As Morris has noted throughout his career, truth is a dicey concept anyway. Quaint though the idea may seem now, the furor regarding Thin Blue Line at the time of its release involved Morris’ then-unprecedented (or at least little-precedented) use of dramatic re-enactments. His film is an investigation into the 1976 murder of a Dallas policeman, and it ultimately led to the exoneration and release of Randall Adams, the man who’d been falsely convicted of the crime. Morris makes no pretense of objectivity—he clearly believes Adams has been railroaded, and he also points a finger at the guy who probably pulled the trigger. But at the time, a few churls complained that he’d somehow dishonored the documentary form by openly speculating about what might have happened, rather than sticking to known facts. Nowadays, that sort of artistic license is readily accepted, but rarely does it look as genuinely artistic as it does in Morris’ expert hands. Take a look at his account of the slain cop’s partner’s actions:
Forget for a moment that we’re talking about a documentary. There are more memorable images in this six-minute sequence than most narrative films can muster. The initial shot alone, with the Burger King sign partially reflected at the bottom of the patrol car’s windshield, and only the officers’ torsos visible (with pools of light shining on their ID badges), demonstrates how the perfect composition can encapsulate an entire scenario in a matter of seconds. Likewise, Morris manages to establish a sense of menace simply by positioning the light behind the actor playing the doomed cop and allowing his long, long shadow to precede him en route to death. When the partner fires her pistol at the fleeing suspect, she precisely bisects the police car, with the headlights framing her chest and the rotating red beacons framing her head. Every shot is gratifying for its own sake, even as it serves as evidence in the case Morris wants to build. And the editing is equally dynamic. Morris depicts the murder in a series of beautifully arranged staccato bursts, with the gun firing from three radically different angles and the cop first spinning wildly to the left, then falling headlong to the right. Magnificent.
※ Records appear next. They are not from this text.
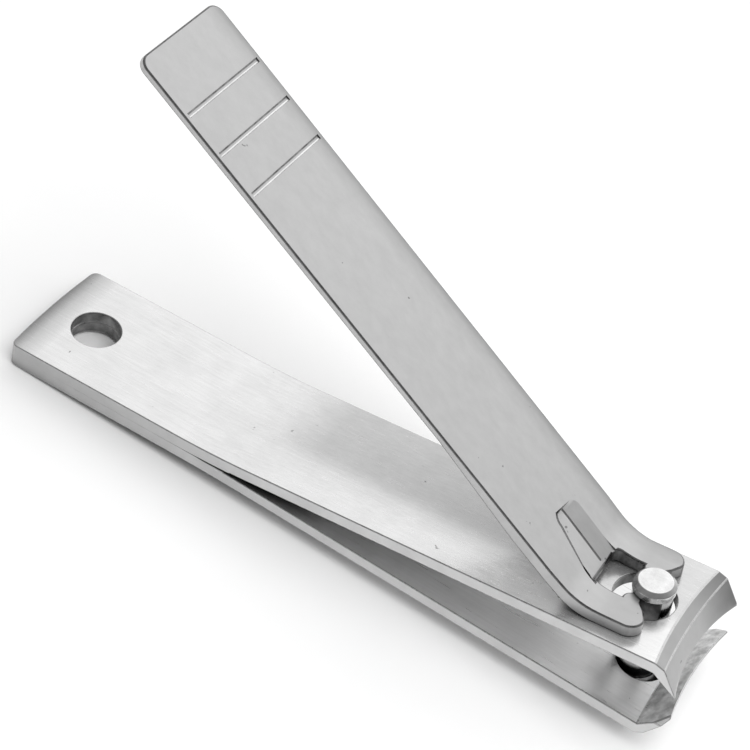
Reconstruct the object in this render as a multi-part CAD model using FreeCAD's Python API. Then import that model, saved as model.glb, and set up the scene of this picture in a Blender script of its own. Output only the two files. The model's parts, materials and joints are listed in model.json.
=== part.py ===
import FreeCAD, Part

import math
import os

from FreeCAD import Placement, Rotation, Vector

# A lever nail clipper: two stamped plates welded at the tail, a pin and a lever.
# Design frame: x forward from the tail end, y across, z up from the tail's underside.
# Deck frame: the upper arm's top face, origin at its bend, x along the arm, z square to it.
# Everything is in millimetres and degrees.

# Plates
WIDTH = 15.5
PLATE = 1.36
BEND_X = 25.46           # the bends are centred here, on both plates
BEND_RUN = 5.2           # length of a bend, each side of its centre
UPPER_RISE = 5.47        # the upper arm climbs by this angle
LOWER_FALL = 2.91        # the lower arm falls by this angle
SPLIT_GAP = 0.1          # the springy arm is modelled as a body of its own, this far from the tail
TAIL_BOW = 0.3
TAIL_CORNER = 0.9
TAIL_HOLE_X = 5.88
TAIL_HOLE_R = 2.7

# Jaws. A crease bows from its x at the plate's sides to its x at the middle. The first and last
# creases lie on the plate's own faces; those between have heights too.
JAW_START = 74.0
UPPER_INNER_BEND = (75.90, 75.40)
UPPER_CREASES = (
    ((78.85, 4.38), (77.60, 4.38)),   # cutting edge
    ((78.74, 4.77), (77.55, 4.77)),   # top of the sharpened band
    ((76.92, 7.24), (76.45, 7.13)),   # second bend
)
UPPER_FIRST_BEND = (75.80, 75.18)
LOWER_OUTER_BEND = (76.26, 75.95)
LOWER_CREASES = (
    ((77.23, -1.99), (76.80, -1.99)),  # second outer bend
    ((79.24, 1.03), (78.50, 1.03)),    # bottom of the sharpened band
    ((79.15, 1.42), (78.40, 1.42)),    # cutting edge
)
LOWER_INNER_BEND = (76.31, 75.95)
JAW_CORNER = (0.8, 1.3)  # the lower jaw's corners are cut back this far across and down

# Pin, on an axis square to the upper arm
PIN_X = 71.85            # where the axis crosses the upper arm's top face
SHAFT_R = 2.1
NECK_HALF = 1.45
NECK_DEPTH = 2.0         # the neck's flats reach this far below the upper arm's top face
HEAD_R = 2.22
HEAD_TOP_R = 1.81
HEAD_HEIGHT = 1.13
HEAD_CHAMFER = 0.4
UPPER_HOLE_X = 71.14
UPPER_HOLE_R = 3.25
LOWER_HOLE_R = 2.7
SEAT_R = 3.4             # ball of the foot, which seats in the lower hole's rim
FLANGE_R = 3.3
FOOT_DROP = 1.7          # the foot stands this far out of the lower plate
SEAT_CLEARANCE = 0.03

# Lever, in the deck frame; lengths along the blade start at the corner of its top faces
LEVER_LIFT = 0.03        # clearance under the nose
NOSE = 1.44              # thickness of the nose and of the blade's root
BLADE = 0.8              # thickness of the blade's outer part
BLADE_RISE = 37.85       # angle from the upper arm to the blade
BLADE_LENGTH = 67.13
TAPER = (9.3, 21.3)      # stretch where the blade thins
HEEL_R = 7.0
HEEL_X = 41.53           # corner of the top faces
BLADE_HALF = 6.65
BLADE_CORNER = 1.3
NOSE_HALF = 6.3
NOSE_NARROWS = (38.0, 43.4)
GROOVES = (50.7, 55.5, 60.2)
GROOVE_R = 0.35
GROOVE_DEPTH = 0.13
GROOVE_END = 0.5         # the grooves stop this far from the blade's sides

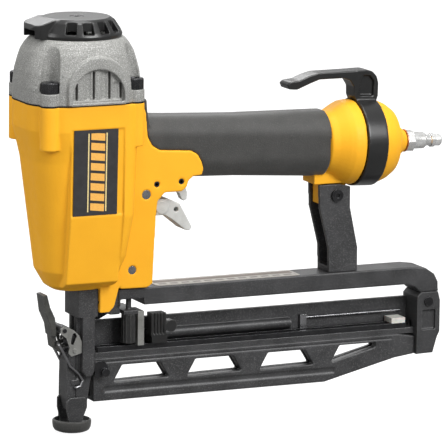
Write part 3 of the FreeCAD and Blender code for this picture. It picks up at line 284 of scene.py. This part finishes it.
def grey_sheet():
    """Grey phosphated sheet."""
    return metal("grey_sheet", dark=(0.15, 0.15, 0.14), light=(0.27, 0.27, 0.255),
                 edge=(0.62, 0.62, 0.60), rough=0.40, grain=0.7, metallic=0.4, depth=0.03)


def dark_sheet():
    """Phosphated spring steel, darker than the grey sheet, with rubbed edges."""
    return metal("dark_sheet", dark=(0.035, 0.035, 0.032), light=(0.085, 0.085, 0.078),
                 edge=(0.45, 0.45, 0.43), rough=0.40, grain=0.7, metallic=0.4, depth=0.03)


def gasket_fibre():
    """Oiled black gasket board."""
    s = Shader("gasket_fibre")
    base = s.blend(s.patches(0.9), (0.004, 0.004, 0.004), (0.012, 0.012, 0.012))
    return s.finish(Base_Color=base, Roughness=0.7, Specular_IOR_Level=0.2,
                    Normal=s.bump(s.noise(0.6, 2), 0.02))


def copper():
    """Dull copper and brass."""
    return metal("copper", dark=(0.42, 0.16, 0.08), light=(0.75, 0.36, 0.20), edge=(0.9, 0.5, 0.3))


def aluminium():
    """Machined aluminium, marked along its height."""
    return metal("aluminium", dark=(0.50, 0.50, 0.51), light=(0.72, 0.72, 0.73), grain=0.5,
                 stretch=(1, 1, 0.1))


def red_rubber():
    """Red moulded rubber, matt."""
    return moulded("red_rubber", dark=(0.20, 0.035, 0.02), colour=(0.28, 0.05, 0.03), grain=0.8,
                   depth=0.05, rough=0.6, wear=0.1)


def pale_nylon():
    """Undyed nylon, very slightly translucent."""
    s = Shader("pale_nylon")
    base = s.blend(s.patches(6.0), (0.52, 0.51, 0.47), (0.66, 0.65, 0.61))
    return s.finish(Base_Color=base, Roughness=0.45, Subsurface_Weight=0.1, Subsurface_Scale=0.002,
                    Normal=s.bump(s.noise(0.8, 3), 0.03, s.soft_normal(0.3)))


# the badge: shares are of its width, and sizes are in mm
BADGE_MARGIN = 2.5
LINE_HALF = 0.45
LINE_AT = (0.33, 0.74)
BARS_FROM, BARS_TO = 0.385, 0.700
BAR_PITCH, BAR_SHARE, BAR_SLANT = 7.2, 0.72, 0.12


def label():
    """A dark film with two fine lines and a column of plain slanted bars, and no lettering."""
    s = Shader("label")
    low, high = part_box("side_badges")
    wide = high[0] - low[0]
    x, z = s.along("x"), s.along("z")
    base = s.blend(s.patches(5.0), (0.020, 0.019, 0.020), (0.030, 0.029, 0.031))
    within = s.inside(z, low[2] + BADGE_MARGIN * MM, high[2] - BADGE_MARGIN * MM)
    lines = 0.0
    for share in LINE_AT:
        middle = low[0] + share * wide
        line = s.inside(x, middle - LINE_HALF * MM, middle + LINE_HALF * MM)
        lines = s.maths("ADD", line, lines)
    slanted = s.maths("ADD", z, s.maths("MULTIPLY", x, BAR_SLANT))
    phase = s.maths("FRACT", s.maths("DIVIDE", slanted, BAR_PITCH * MM), 0.0)
    column = s.inside(x, low[0] + BARS_FROM * wide, low[0] + BARS_TO * wide)
    bars = s.maths("MULTIPLY", s.maths("LESS_THAN", phase, BAR_SHARE), column)
    fleck = s.spread(s.noise(0.8, 3), *PATCH, 0.82, 1.0)
    printed = base
    for shape, ink in ((lines, (0.85, 0.68, 0.30)), (bars, (0.90, 0.46, 0.09))):
        clipped = s.maths("MULTIPLY", shape, within)
        printed = s.blend(s.maths("MULTIPLY", clipped, fleck), printed, ink)
    return s.finish(Base_Color=printed, Roughness=0.36, Coat_Weight=0.2, Coat_Roughness=0.15,
                    Normal=s.bump(s.noise(1.2, 3), 0.01))


# the film on the beam, in mm: places across the beam, and the row of blocks along it
FILM_MARGIN = 2.0
BAND = (-0.8, 6.5)
BLOCK_ROW = (-7.5, -3.0)
BLOCK_PITCH, BLOCK_SHARE = 9.0, 0.7


def beam_film():
    """The silver film on the beam: brushed foil with a dark band and a row of plain blocks."""
    s = Shader("beam_film")
    low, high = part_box("beam_label")
    x, y = s.along("x"), s.along("y")
    brushed = s.spread(s.noise(0.5, 3, 0.6, s.drawn((0.1, 1, 1))), *PATCH)
    foil = s.blend(brushed, (0.30, 0.28, 0.25), (0.44, 0.42, 0.38))
    band = s.inside(y, *(at * MM for at in BAND))
    phase = s.maths("FRACT", s.maths("DIVIDE", x, BLOCK_PITCH * MM), 0.0)
    row = s.inside(y, *(at * MM for at in BLOCK_ROW))
    blocks = s.maths("MULTIPLY", s.maths("LESS_THAN", phase, BLOCK_SHARE), row)
    brown = s.blend(band, foil, (0.11, 0.075, 0.05))
    printed = s.blend(s.maths("MULTIPLY", blocks, 0.8), brown, (0.08, 0.06, 0.045))
    field = s.inside(x, low[0] + FILM_MARGIN * MM, high[0] - FILM_MARGIN * MM)
    return s.finish(Base_Color=s.blend(field, foil, printed), Metallic=0.4, Roughness=0.38,
                    Coat_Weight=0.2, Normal=s.bump(s.noise(0.9, 3), 0.01))


FINISHES = {maker.__name__: maker() for maker in (
    yellow_cast, grey_cast, black_plastic, black_rubber, black_steel, dark_oxide, bright_steel,
    zinc, light_cast, grey_sheet, dark_sheet, gasket_fibre, copper, aluminium, red_rubber,
    pale_nylon, label, beam_film)}

# nodes whose finish isn't their record slot's
OVERRIDES = {
    "beam_label": "beam_film",
    "head_gasket": "gasket_fibre",
    "latch_lever": "dark_sheet",
    "pusher_spring": "black_plastic",
    "wire_bail": "bright_steel",
}


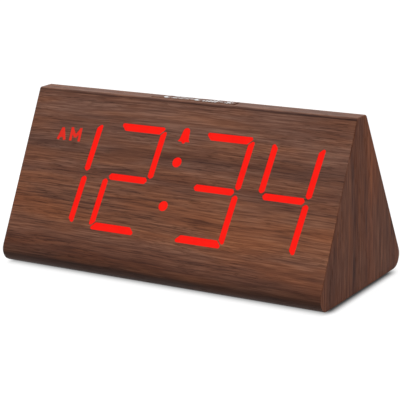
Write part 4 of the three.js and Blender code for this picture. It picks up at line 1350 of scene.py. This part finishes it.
@dataclass(frozen=True)
class SnoozeBar:
    """The long bar in the top, with small silver marks for night, sleep and light."""

    shape: CaseShape = SHAPE
    edge: float = 0.00018
    edge_steps: int = 3
    sharp: float = 30.0
    thin: Print = Print(0.0004)
    row_shift: float = -0.0005
    mark: float = 0.005  # a mark's height; the shares below are of half of it
    letters: tuple[Pair, ...] = ((-0.0117, 0.0066), (-0.0077, 0.0058), (-0.0042, 0.005))  # place and size
    moons: tuple[float, ...] = (-0.0164, 0.003)
    moon_sides: int = 32
    bite: Print = Print(0.0004, 0.001)  # what the moons are cut with, thicker than they are
    bite_size: float = 0.86
    bite_shift: Pair = (0.6, 0.2)
    sun: float = 0.0217
    sun_size: float = 0.45
    sun_sides: int = 24
    rays: int = 8
    ray: Pair = (0.42, 0.2)
    ray_reach: float = 0.86
    dashes: tuple[float, ...] = (-0.0011, 0.0168)
    dash: Pair = (0.0022, 0.0009)
    steps: int = 5
    first_rise: int = 2  # how many rises high the first step is
    first_step: float = 0.0069
    step: Pair = (0.0012, 0.0018)  # a step's width, and the way to the next

    def bar(self) -> Piece:
        """Finishes the bar with soft edges.

        Returns:
            The bar.
        """
        piece = Bench.from_node("snooze_button", "snooze_bar")
        Bench.soften(piece, self.edge, self.edge_steps, self.sharp)
        Bench.smooth(piece)
        return finished(piece, "snooze_bar", "snooze_plastic", ["snooze_button"])

    def moon(self, across: float) -> Piece:
        """Cuts a moon from two discs.

        Args:
            across: where its middle stands along the bar.

        Returns:
            The moon.
        """
        radius = self.mark / 2
        moon = self.thin.dot((across, 0), radius, self.moon_sides)
        right, up = (radius * share for share in self.bite_shift)
        bite = self.bite.dot((across + right, up), radius * self.bite_size, self.moon_sides)
        Bench.shape(moon, bite, Cut.AWAY)
        return moon

    def marks(self) -> Piece:
        """Prints the row of marks on the bar: moons, a sun, letters, dashes and rising steps.

        Returns:
            The row as one piece.
        """
        radius = self.mark / 2
        made = [self.moon(across) for across in self.moons]
        made.append(self.thin.dot((self.sun, 0), radius * self.sun_size, self.sun_sides))
        ray = (radius * self.ray[0], radius * self.ray[1])
        for index in range(self.rays):
            made.append(self.thin.bar((self.sun, 0), ray, 360 / self.rays * index, radius * self.ray_reach))
        made += [self.thin.text("Z", size, (across, 0)) for across, size in self.letters]
        made += [self.thin.bar((across, 0), self.dash) for across in self.dashes]
        width, pitch = self.step
        rises = self.steps - 1 + self.first_rise
        for index in range(self.steps):
            height = self.mark * (index + self.first_rise) / rises
            middle = (self.first_step + pitch * index, (height - self.mark) / 2)
            made.append(self.thin.bar(middle, (width, height)))
        row = Bench.merge("snooze_marks", made)
        Bench.put(row, self.shape.top @ Matrix.Translation((0, self.row_shift, 0)))
        return finished(row, "snooze_bar", "snooze_plastic", finish=Finishes.SILVER)

    def build(self) -> list[Piece]:
        """Builds the bar and its marks and returns them."""
        return [self.bar(), self.marks()]


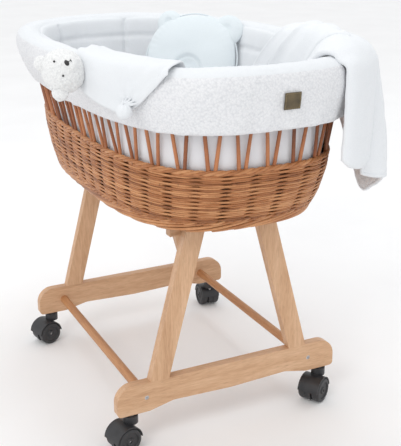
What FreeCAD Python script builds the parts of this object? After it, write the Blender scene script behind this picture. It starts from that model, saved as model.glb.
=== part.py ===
# Wicker bassinet on a wheeled beech stand: textile bumper, mattress, pillow, throw blanket and comforter toy.
# Frame: +X along the basket's length towards its foot end, +Y towards the blanket side, +Z up.
# The origin lies on the floor under the middle of the stand. All sizes are in millimetres.
import FreeCAD, Part
import math
import os

import Sketcher

V = FreeCAD.Vector
os.makedirs("parts", exist_ok=True)
doc = FreeCAD.newDocument("bassinet_on_stand")

# ---------------------------------------------------------------- driving dimensions
sheet = doc.addObject("Spreadsheet::Sheet", "Dims")
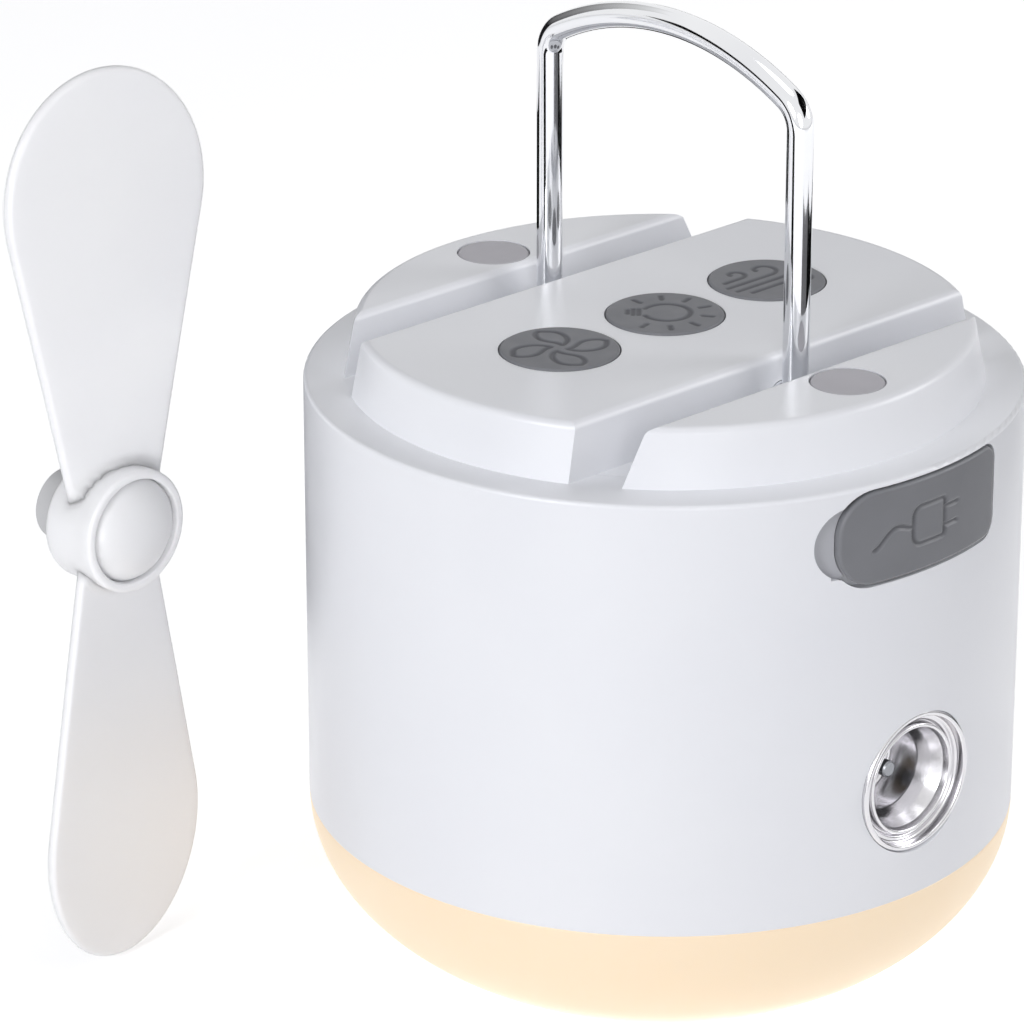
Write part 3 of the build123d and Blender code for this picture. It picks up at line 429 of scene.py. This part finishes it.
def makeBail(s):
    # the path lies in one plane, so each ring = path + wire (cos a inward + sin a x), inward square to the path
    bendY = s["leg"] - s["bend"]
    bendZ = s["archZ"] + math.sqrt((s["archRadius"] - s["bend"]) ** 2 - bendY ** 2)
    lean = math.atan2(bendZ - s["archZ"], bendY)
    footY, footZ = s["leg"] - s["footBend"], s["pivot"] + s["footBend"]
    half = np.concatenate([
        [(footY - s["pin"], s["pivot"])],
        arcLine((footY, footZ), s["footBend"], -math.pi / 2, 0, s["fine"]),
        arcLine((bendY, bendZ), s["bend"], 0, lean, s["fine"]),
        arcLine((0, s["archZ"]), s["archRadius"], lean, math.pi / 2, s["fine"])[1:]])
    path = np.concatenate([half, (half * (-1, 1))[-2::-1]])
    way = np.gradient(path, axis=0)
    way /= np.linalg.norm(way, axis=1)[:, None]
    inward = np.stack([-way[:, 1], way[:, 0]], axis=-1)
    turn = np.linspace(0, 2 * math.pi, s["around"], endpoint=False)
    flat = path[:, None, :] + s["wire"] * np.cos(turn)[None, :, None] * inward[:, None, :]
    across = np.broadcast_to(s["x"] + s["wire"] * np.sin(turn), flat.shape[:2])
    rings = np.concatenate([across[..., None], flat], axis=-1)
    addPiece("wire_bail", *capped(rings), "bail", "chromed_wire", ["bail_handle"], sharp=50)


makeBail(bailSet)
print("bail made")


# ---- fan port: rim, step, second rim, groove and funnel, turned about the port's axis

portSet = {"z": 37.6, "mouth": 42.2, "steps": 192, "cornerSteps": 8, "section": (
    (3.15, 8.9, 0), (4.8, 8.9, 0.4), (4.8, 4.6, 0.8), (5.45, 3.1, 1.5), (6.15, 1.7, 0.5), (6.3, 0.8, 0.2),
    (6.75, 0.8, 0.2), (6.8, 1.9, 0.08), (7.0, 1.9, 0.08), (7.1, 1.3, 0.3), (7.9, 1.3, 0.35), (7.9, 0, 0.25),
    (8.6, 0, 0.3), (8.6, 1.6, 0.1), (7.2, 1.6, 0.2), (7.2, 10.2, 0.2), (3.15, 10.2, 0.1), (3.15, 8.9, 0))}


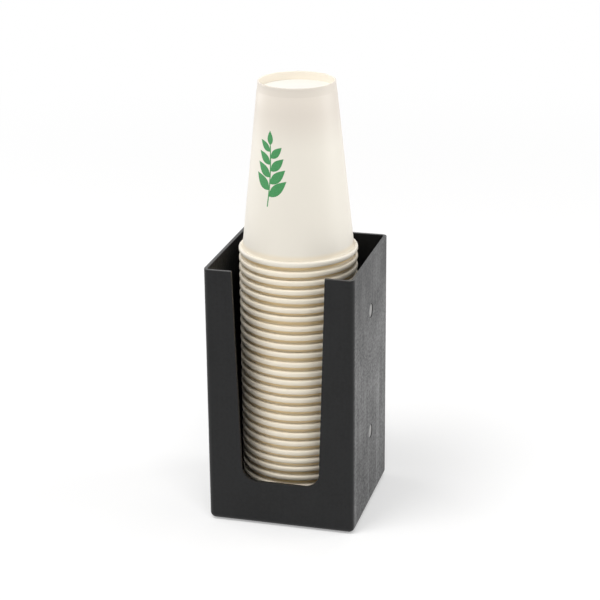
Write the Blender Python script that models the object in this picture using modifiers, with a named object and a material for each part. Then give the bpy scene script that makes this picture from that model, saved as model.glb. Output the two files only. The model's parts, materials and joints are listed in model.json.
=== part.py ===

Morris also takes a keen interest in objects, luxuriating in their tactile presence. The most arresting example in this sequence, certainly, is the you-are-getting-sleepy pocket watch used to represent hypnosis, which I seem to recall having a starring role in Miramax’s trailer. But my personal favorite is the flying Burger King milkshake (or “malt,” as the Texas cop calls it, though he apparently thought they were stopped at a Whataburger). You can easily imagine Morris poring over the police reports and getting distracted by the notation “choc. liquid” at the crime scene; while it does have a bearing on the case (tending to suggest that the partner wasn’t paying full attention), that didn’t really necessitate a shot of the cup sailing through the air, or an extended close-up of its contents spilling onto the road. But it does lend the question of her competence an offbeat, pathetic poignancy—just as the other cop’s death is rendered even sadder by the image of his handcuffs clinking together as the murderer fires one last parting shot. Even the shots of newspaper text treat the words as objects with a definable weight and presence, rather than mere information.
Morris is also endlessly fascinated with people. His technique of allowing folks to hang themselves with their own rope (which animates the entirety of 1999’s Mr. Death: The Rise And Fall Of Fred A. Leuchter, Jr.) doesn’t surface until later in the movie, but it’s interesting to see him already striving to achieve a unique rapport with his on-camera interview subjects. Years later, Morris invented the Interrotron, a two-way device that allows people to stare directly into the lens while looking at the director, enabling something like a normal conversation. But even here, he has one of the two Dallas cops he interviews looking pretty much dead at us while still seeming to maintain eye contact with a human being—I can only assume that Morris had his head pressed right against the camera. (The beefier, Brian Dennehy-looking cop is at more of an angle, looking slightly camera-left, but he’s still closer to facing forward than most interview subjects.) Whether or not it’s due to such niceties of positioning, Morris consistently has the most relaxed, fascinating talking heads the doc world has ever seen. The main cop here could be telling Morris this story in a bar.
If I could sit down for a drink with Morris, I’d ask him whether he still has any lingering interest in trying his hand at a narrative feature. His only attempt to date, made immediately after the relative success of The Thin Blue Line, was an adaptation of Tony Hillerman’s The Dark Wind, which was ignored by audiences and summarily dismissed by critics. I’ve never seen it, and I imagine it probably isn’t very good; Morris has admitted that his reasons for making it amounted to “vanity and greed.” And it’s entirely possible that he simply has no facility with actors, or quickly becomes bored by the strictures of a three-act narrative. But those aren’t insurmountable hurdles, and I find it impossible to believe that a filmmaker with an eye as remarkable as his couldn’t knock a genre picture out of the park if he put his mind to it. (For starters, I’d recommend he not adapt a novel.) Not that there’s anything wrong with documentaries, or that he somehow needs to prove himself by crossing over. But when I watch a sequence like this, I wonder what he might accomplish if he were unmoored from everything save for his boundless visual imagination.